Sort of worried that everyone’s temperature keeps going up. Are they going to spontaneously combust or something?

feeling the orgasm building with every slide of his long, thick penis into my melting core.

Eva has an orgasm that is awesome and amazing and then Gideon keeps going and stuff and ow crossing my legs now.

He hit the end of me with every deep thrust, battering into me.


Gideon Cross is packing a battering ram in his pants, good to know! Does he expect there to be treasure if he batters down her cervix?

Someone needs to tell me what “feral ecstasy" sounds like because all I can picture is a cat yowling in heat and that’s not pleasant at all.

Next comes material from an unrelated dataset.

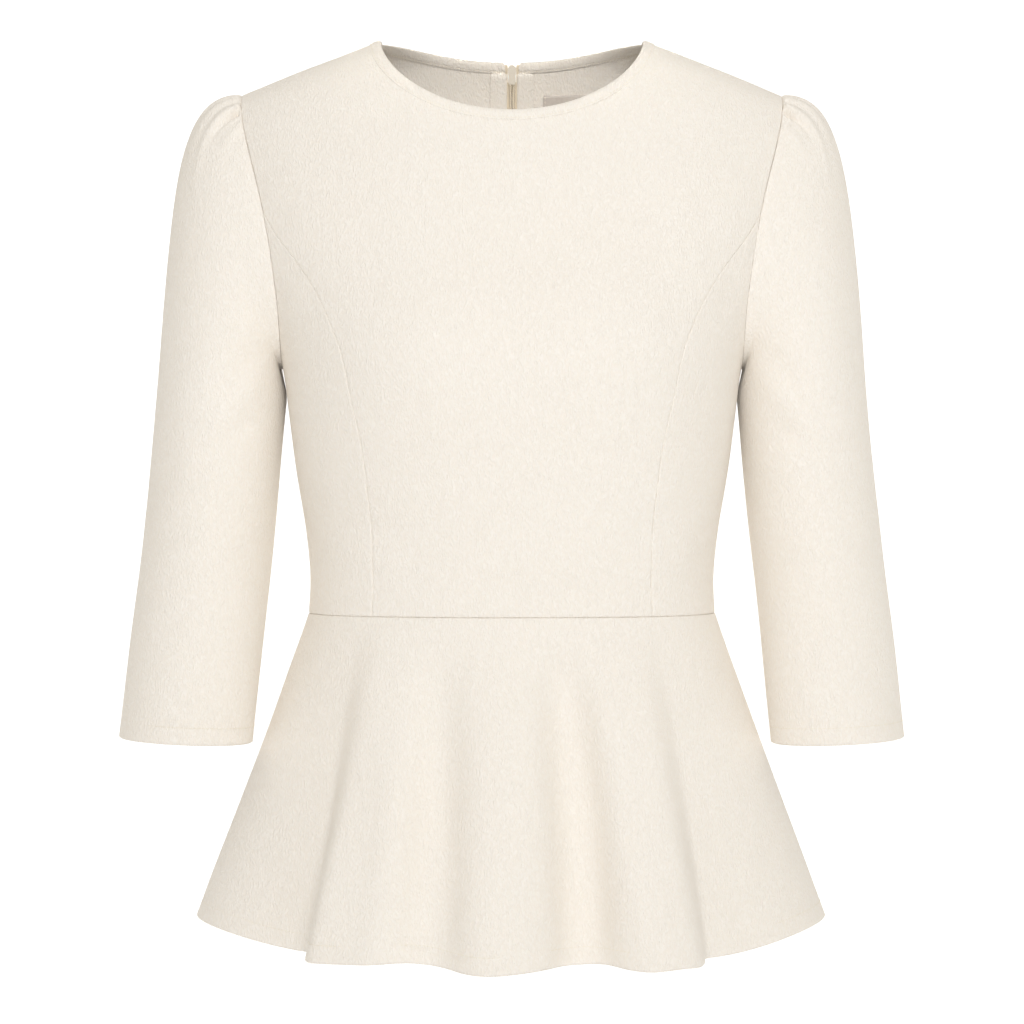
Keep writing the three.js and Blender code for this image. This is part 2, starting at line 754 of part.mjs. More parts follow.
// The mesh of a finished solid
function geometryOf(solid) {
  const mesh = solid.getMesh();
  const geometry = new THREE.BufferGeometry();
  geometry.setAttribute("position", new THREE.Float32BufferAttribute(mesh.vertProperties, 3));
  geometry.setIndex(new THREE.Uint32BufferAttribute(mesh.triVerts, 1));
  geometry.computeVertexNormals();
  return geometry;
}

// Points on an arc about a centre, between two angles in degrees
function arc([a, b], radius, from, to, count = 12) {
  return Array.from({ length: count + 1 }, (_, i) => {
    const angle = mix(from, to, i / count) * degree;
    return [a + radius * Math.cos(angle), b + radius * Math.sin(angle)];
  });
}

// A plate with its outlines in x and z, between two distances in y
function plate(outlines, near, far) {
  const solid = wasm.Manifold.extrude(outlines, far - near);
  return solid.rotate([90, 0, 0]).translate([0, far, 0]);
}

// The slider, in a frame at the pull's hinge whose z axis runs up the back panels
function sliderSolid() {
  const top = slider.top - pivotHeight;
  const bottom = slider.bottom - pivotHeight;
  const face = -pivotProud - cloth - closeTo;
  const outline = [
    [-slider.waistHalf, bottom],
    [slider.waistHalf, bottom],
    ...arc([0, top - slider.halfWidth], slider.halfWidth, 0, 180),
  ];
  const body = plate([outline], face - slider.thick, face);
  const reach = bridge.hole + bridge.bar;
  const arch = [[face - 0.5, reach], [face - 0.5, -reach], ...arc([0, 0], reach, -90, 90)];
  const eye = arc([0, 0], bridge.hole, 360, 0, 16).slice(1);
  const loop = wasm.Manifold.extrude([arch, eye], 2 * bridge.halfWidth)
    .rotate([90, 0, 90])
    .translate([-bridge.halfWidth, 0, 0]);
  return body.add(loop);
}

// The pull tab: its top rail lies in the slider's bridge, and it widens towards its end
function pullSolid() {
  const rail = pull.rail / 2;
  const windowHalf = pull.topHalf - pull.rail;
  const outline = [
    [-pull.topHalf, rail],
    ...arc([0, pull.endHalf - pull.length], pull.endHalf, 180, 360),
    [pull.topHalf, rail],
  ];
  const opening = [
    [-windowHalf, -rail],
    [windowHalf, -rail],
    [windowHalf, -pull.windowEnd],
    [-windowHalf, -pull.windowEnd],
  ];
  return plate([outline, opening], -pull.thick / 2, pull.thick / 2);
}

// Materials
const crepe = new THREE.MeshStandardMaterial({ color: 0xf3ebdd, roughness: 0.85 });
const crepeTrim = new THREE.MeshStandardMaterial({ color: 0xefe6d6, roughness: 0.8 });
const tapeCloth = new THREE.MeshStandardMaterial({ color: 0xdfd2bd, roughness: 0.9 });
const enamel = new THREE.MeshStandardMaterial({ color: 0xd9cfc2, roughness: 0.35 });
const satin = new THREE.MeshStandardMaterial({ color: 0xd8cfc6, roughness: 0.45 });

const top = new THREE.Group();
function add(name, geometry, material, parent = top) {
  const mesh = new THREE.Mesh(geometry, material);
  mesh.name = name;
  parent.add(mesh);
}

// Both sides of a piece that is made on the wearer's left
function addPair(name, grid, edges, options, material = crepe) {
  const mirrorEdges = edges.map((edge) => ({ left: "right", right: "left" })[edge] ?? edge);
  add(`${name}_left`, wall(trimmed(grid, edges), options), material);
  const columns = grid[0].length - 1;
  const turned = { ...options };
  if (options?.inside) turned.inside = (i, j) => options.inside(columns - i, j);
  add(`${name}_right`, wall(trimmed(mirrored(grid), mirrorEdges), turned), material);
}

const allRound = ["bottom", "top", "left", "right"];
const half = frontHalf();
const wholeFront = half.map((row, j) => [...mirrored(half)[j], ...row.slice(1)]);
add("front", wall(trimmed(wholeFront, allRound)), crepe);
addPair("side_front", sideFront(), allRound);
addPair("back", backRows, allRound);

const sleeveRows = sleeveGrid();
const cuffWall = hemWall((j) => j >= sleeveRows.length - 2);
addPair("sleeve", sleeveRows, ["bottom"], { closed: true, inside: cuffWall });

const hemUpWall = hemWall((j) => j < 2);
add("peplum_front", wall(trimmed(peplumGrid(-90, 90), ["top", "left", "right"]), {
  inside: hemUpWall,
}), crepe);
addPair("peplum_back", peplumGrid(90, 180), ["top", "left", "right"], { inside: hemUpWall });

const bindingHalf = cloth / 2 + bindingProud;
const bindingFace = (sign) => (i, j) =>
  -cloth / 2 + sign * mix(bindingHalf, bindingEdge, bindingRows[j].round);
add("neck_binding", wall(trimmed(bindingGrid(), ["bottom"]), {
  outside: bindingFace(1),
  inside: bindingFace(-1),
}), crepeTrim);

addPair("zip_tape", tapeGrid(), [], { outside: tapeOutside, inside: tapeInside }, tapeCloth);
add("label", wall(labelGrid(), {
  outside: () => -cloth - closeTo,
  inside: () => -cloth - closeTo - label.thick,
}), satin);

// The slider and its pull, turned to lie along the back panels
const atPivot = backFace(zipOpenHalf, pivotHeight);
const zipHead = new THREE.Group();
zipHead.position.set(0, atPivot.point.y + pivotProud, pivotHeight);
const above = backFace(zipOpenHalf, pivotHeight + lean.above).point;
const below = backFace(zipOpenHalf, pivotHeight - lean.below).point;
zipHead.rotation.x = Math.atan2(below.y - above.y, above.z - below.z);
top.add(zipHead);
add("zip_slider", geometryOf(sliderSolid()), enamel, zipHead);
add("zip_pull", geometryOf(pullSolid()), enamel, zipHead);

export default top;
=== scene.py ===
import math

import bpy
import numpy as np
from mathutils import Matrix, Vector


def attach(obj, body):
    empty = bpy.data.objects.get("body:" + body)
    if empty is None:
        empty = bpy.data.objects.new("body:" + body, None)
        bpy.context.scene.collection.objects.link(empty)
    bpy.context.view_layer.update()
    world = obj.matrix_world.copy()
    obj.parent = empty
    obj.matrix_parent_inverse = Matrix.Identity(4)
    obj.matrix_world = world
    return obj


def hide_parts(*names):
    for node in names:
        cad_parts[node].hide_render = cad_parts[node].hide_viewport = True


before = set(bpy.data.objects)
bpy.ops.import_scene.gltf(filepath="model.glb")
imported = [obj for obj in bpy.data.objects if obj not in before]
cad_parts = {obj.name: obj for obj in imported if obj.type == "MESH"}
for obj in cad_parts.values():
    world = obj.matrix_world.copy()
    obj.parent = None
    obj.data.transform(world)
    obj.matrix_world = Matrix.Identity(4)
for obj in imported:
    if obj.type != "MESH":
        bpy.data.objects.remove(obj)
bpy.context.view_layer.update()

# Looks of a peplum top in heavy crepe, in the form that it has when it is worn. Each piece of
# cloth is a fine closed shell on the form of its solid, with rolled seams, turned-up hems,
# gathers, soft creases and sewing. Sizes are in millimetres until a mesh is made.

MM = 0.001
SHARP = 60  # degrees over which an edge isn't shaded smooth
FLIP = np.array([-1, 1, 1])  # turns a point on the wearer's left into its mirror image
MEASURES = 241  # points by which a line is measured
LENGTH_MEASURES = 121  # and where only its length counts
PEPLUM_MEASURES = 1201
EASE_ROUNDS = 400
chance = np.random.default_rng(11)

# Cloth and making
CLOTH = 1.3  # thickness of one layer
HEM_CLOTH = 2.3  # and where the hem is turned up
HEM_DEPTH = 11
HEM_FADE = 0.7  # way over which the turned-up cloth ends
GROOVE = 0.12  # by which the hem's stitches draw the cloth in
GROOVE_HALF = 0.9
ALLOWANCE = 9  # width of the cloth that is turned in along a seam
ALLOWANCE_THICK = 0.8
ALLOWANCE_FADE = 0.8
ROLL = 1.3  # how far from a seam the cloth starts to turn in
ROLL_DEPTH = 0.85
CAP_ROLL = 0.3  # share of it at the cap of a sleeve
PUCKER = 0.16  # height of the small waves beside a seam
PUCKER_FADE = 5  # and how far from it they reach
PUCKER_START = 1.5
PUCKER_WAVES = np.array([[0.61, 0.43, 0.83], [0.29, -0.5, 0.37]])  # turns per millimetre
BODICE_DRIFT = 0.9  # height of the slow swell of the cloth
SLEEVE_DRIFT = 1.2
PEPLUM_DRIFT = 1.0
SLEEVE_FADE = 30  # how far from the seam the swell has its whole height
PEPLUM_FADE = 50
STEP = 2.8  # between two points of a piece
EDGE_STEPS = (0, 0.3, 0.7, 1.2, 2.0)  # closer to a seam
HEM_STEPS = (0, 0.7, 1.6)  # closer to the peplum's hem
TURN_STEP = 0.05  # degrees between two points that give a normal
RISE_STEP = 0.0005  # and the share of the height between them

# Neck
NECK_HALF = 91
NECK_FRONT = 58
NECK_BACK = 3.5
NECK_RISE = 5  # of the back edge between the zip and the shoulder seams
NECK_SWELL = 1.6  # how narrow that rise is
NECK_FAN = 0.6
NECK_CURVE = 1.1
BINDING = 7.2
BINDING_CLOTH = 0.55
BINDING_POINTS = 60  # from the centre front to a shoulder seam
BINDING_BEHIND = 72  # and on from there to the zip
BINDING_LAST = 8  # of these make way for closer ones beside the zip
BINDING_CLOSE = 14
END_ROUND = 2.6  # at the top corners of the binding, beside the zip

# The outer side of the binding: share of its height, lift off the bodice's outer face
BINDING_PROFILE = [
    (-0.07, -0.1),
    (-0.05, 0.24),
    (0, 0.48),
    (0.07, 0.54),
    (0.12, 0.38),
    (0.17, 0.58),
    (0.27, 0.8),
    (0.42, 0.86),
    (0.57, 0.8),
    (0.72, 0.66),
    (0.83, 0.46),
    (0.91, 0.12),
]
BINDING_SEWN = 0.12  # share of its height at which it is stitched down

# Shoulders and armholes
SHOULDER_HALF = 188.5
SHOULDER_DROP = 37
NECK_ROUND = 40
UNDERARM = -228
ARMHOLE_SQUARE = 2.4
CUT_IN_FRONT = 10
CUT_IN_BACK = 4

# Bodice
SQUARENESS = 0.045
BUST_SIDE = 74
BUST_HEIGHT = -228
BUST_REACH = 6
BUST_RADIUS = 52
PRINCESS_TOP = -125
WAIST = -398

# Level rings of the bodice: height, front, back, half width, share of the shoulder slope
RINGS = [
    (WAIST, 100, 82, 141.8, 0),
    (-372, 103, 82, 141, 0),
    (-340, 108, 86, 144, 0),
    (-300, 115, 92, 150.4, 0),
    (-262, 122, 97, 155.4, 0),
    (UNDERARM, 126, 100, 160, 0),
    (-196, 121, 101, 169, 0),
    (-155, 108, 97, 184, 0),
    (-112, 93, 88, 196, 0.2),
    (-72, 78, 76, 203, 0.5),
    (-38, 64, 63, 206, 0.8),
    (-14, 47, 47, 207, 0.96),
    (-3, 26, 26, 207, 1),
    (0, 0, 0, 207, 1),
]
OVER_SHOULDER = (-3, -26, -26, 207, 1)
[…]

They finish up the sex and Gideon’s almost tender and stuff and then they clean themselves up but Eva doesn’t have panties anymore because Gideon tore hers off. Then everything just goes cold.

All the warmth I’d felt receded into a marked chill, cooling me enough that I pulled my shawl around me again.

Yeah, Gideon pretty much treats her like shit after the sex. He’s all DRINK? and she’s all no thank you and he’s all SILENCE and COLD and I’m like: Well fuck you asshole. Seriously, it’s just… awful and painful and I want to kick this book.

Confused and stung, I pulled on my gloves and tried to figure out what went wrong.